If you knew Jim Carroll, and you heard that he had died of a heart attack at age sixty, you might have responded the same way I did: "What took him so long?"
He was a poet, a punk, and a prophet, of sorts. He hung on the edge of all three of those descriptions even when they weren't cool. But he was. He was my Alan Ginsberg. Jim saw the best minds of his generation destroyed by sex, drugs and rock and roll. He lived life in the fast lane, for a time, hanging with contemporaries like Andy Warhol, Patti Smith, Larry Rivers and Robert Mapplethorpe. Patti Smith was the one who told him to put music to the words he wrote.

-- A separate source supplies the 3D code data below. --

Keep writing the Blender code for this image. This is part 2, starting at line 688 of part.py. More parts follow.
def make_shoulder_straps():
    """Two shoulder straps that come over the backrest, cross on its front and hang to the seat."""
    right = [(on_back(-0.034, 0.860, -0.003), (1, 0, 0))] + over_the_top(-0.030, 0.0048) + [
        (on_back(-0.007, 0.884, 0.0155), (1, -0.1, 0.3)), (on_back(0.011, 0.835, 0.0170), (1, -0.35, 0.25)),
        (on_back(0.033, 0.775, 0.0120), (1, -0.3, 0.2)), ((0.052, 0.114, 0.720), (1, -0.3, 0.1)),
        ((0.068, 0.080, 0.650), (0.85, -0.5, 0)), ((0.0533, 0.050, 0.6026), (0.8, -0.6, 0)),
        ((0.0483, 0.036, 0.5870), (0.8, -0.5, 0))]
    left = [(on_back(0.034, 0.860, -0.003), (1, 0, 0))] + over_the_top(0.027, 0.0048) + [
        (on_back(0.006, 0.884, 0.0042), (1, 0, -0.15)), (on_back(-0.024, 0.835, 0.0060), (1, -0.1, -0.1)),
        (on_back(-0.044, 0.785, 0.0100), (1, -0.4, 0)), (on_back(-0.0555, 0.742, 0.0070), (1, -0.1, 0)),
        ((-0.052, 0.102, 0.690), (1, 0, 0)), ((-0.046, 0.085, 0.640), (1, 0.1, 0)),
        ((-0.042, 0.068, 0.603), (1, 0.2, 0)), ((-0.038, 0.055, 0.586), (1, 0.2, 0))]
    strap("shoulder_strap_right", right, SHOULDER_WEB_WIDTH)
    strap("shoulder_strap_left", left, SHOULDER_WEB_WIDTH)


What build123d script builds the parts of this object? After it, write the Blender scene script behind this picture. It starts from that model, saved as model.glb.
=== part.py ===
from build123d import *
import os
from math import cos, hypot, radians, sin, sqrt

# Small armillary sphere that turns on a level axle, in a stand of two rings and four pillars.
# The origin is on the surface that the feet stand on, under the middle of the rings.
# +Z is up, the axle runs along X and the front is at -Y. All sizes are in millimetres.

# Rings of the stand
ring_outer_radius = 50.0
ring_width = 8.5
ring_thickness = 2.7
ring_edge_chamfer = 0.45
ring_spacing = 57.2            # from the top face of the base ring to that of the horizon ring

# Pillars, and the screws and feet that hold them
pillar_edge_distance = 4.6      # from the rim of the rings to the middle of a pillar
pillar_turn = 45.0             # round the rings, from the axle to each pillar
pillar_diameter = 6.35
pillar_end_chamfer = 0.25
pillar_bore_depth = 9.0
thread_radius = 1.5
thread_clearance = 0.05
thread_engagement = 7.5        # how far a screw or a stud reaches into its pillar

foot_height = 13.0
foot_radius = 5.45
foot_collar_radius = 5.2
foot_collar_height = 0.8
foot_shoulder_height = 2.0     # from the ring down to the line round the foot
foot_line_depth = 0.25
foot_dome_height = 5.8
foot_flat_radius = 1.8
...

Those songs never fully captured the tortured child at the heart of "The Basketball Diaries," the story of his life as a sports star at an elite private high school in Manhattan. It was a tale of wasted youth both literally and figuratively. At age thirteen, he's working harder at getting high than on his jump shot. He's pounding cough syrup and sniffing cleaning fluid as he learns the pick and roll and how to snatch a purse.
When I read it, it made me feel a whole lot more safe about the way I had been living my life. It also gave me someone to compare with Hunter S. Thompson. The stories of drugs and danger were similar, but the good doctor was a highly trained professional. Jim Carroll was just a kid. There was some sick fascination in his story, and I could always take solace in the fact that my life never got as twisted as all that.
Now they're both gone. Just like the song.